2 comments on “This is not our finest hour.

  1. Sharmon Davidson on

    I feel much of the same dismay you so eloquently voice here. It’s bewildering, to see so many societies taking what huge steps backward instead of forward. As if Martin Luther King never lived, as if Johnson never passed the Civil Rights Act, as if the KKK is acceptable in our society. As if our own ancestors were not immigrants. It seems, at times, unbelievable, surreal, like a bad dream. It’s the same confusion I felt when, as a child, my father told me that in Alabama, where he had just finished basic training for the Air Force, black and white people could drink from the same drinking fountain. It just defies logic. and I feel that if I don’t say anything, I’ve failed in my responsibilities as a human being.

  2. Kateri on

    Thank you for this thought-provoking writing.

    I was born in America in 1964, grew up in Arizona and Texas (never have much desire to return, except to see my family) and left for Europe as soon as I graduated high school in 1982. This was the greatest fortune of my life…to see other parts of the world and to deeply realise how very similar we really are, and yet how different life can be and also how wonderful a world it is to have so much diversity.

    Today, I am often ashamed of the politics, the government, the socio-political climate of my country. I despise nationalism. I was born in America, hold an American passport, but I am more than anything else a citizen of the world.
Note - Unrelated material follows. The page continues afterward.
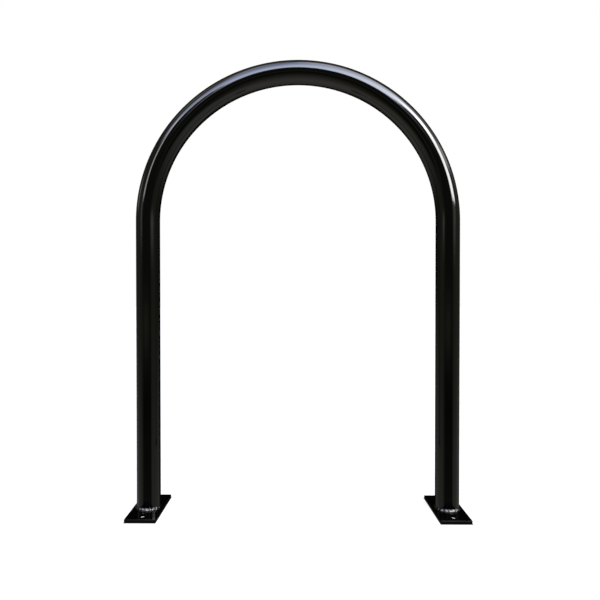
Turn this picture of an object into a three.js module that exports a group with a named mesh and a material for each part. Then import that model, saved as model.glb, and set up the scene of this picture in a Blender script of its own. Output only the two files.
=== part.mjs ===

In my country, as well as other Western countries, it feels like we have taken a thousand steps backwards. I get so angry. I find myself incredulous of what entire groups of people can actually believe is truth and rightness. And yet at the end of the day all I can do is VOTE, raise my voice, and do my work. Because my work spreads beauty. And Beauty is slow and real and takes time. And what is slow and real and takes time nurtures love and compassion and has the ability to cause us to pause and really see. I teach people how to see. And I believe in this. I believe that beauty will save us like nothing else can. We have to keep teaching people how to see, and not just blindly accept. It’s all I can do to not curl up in despair.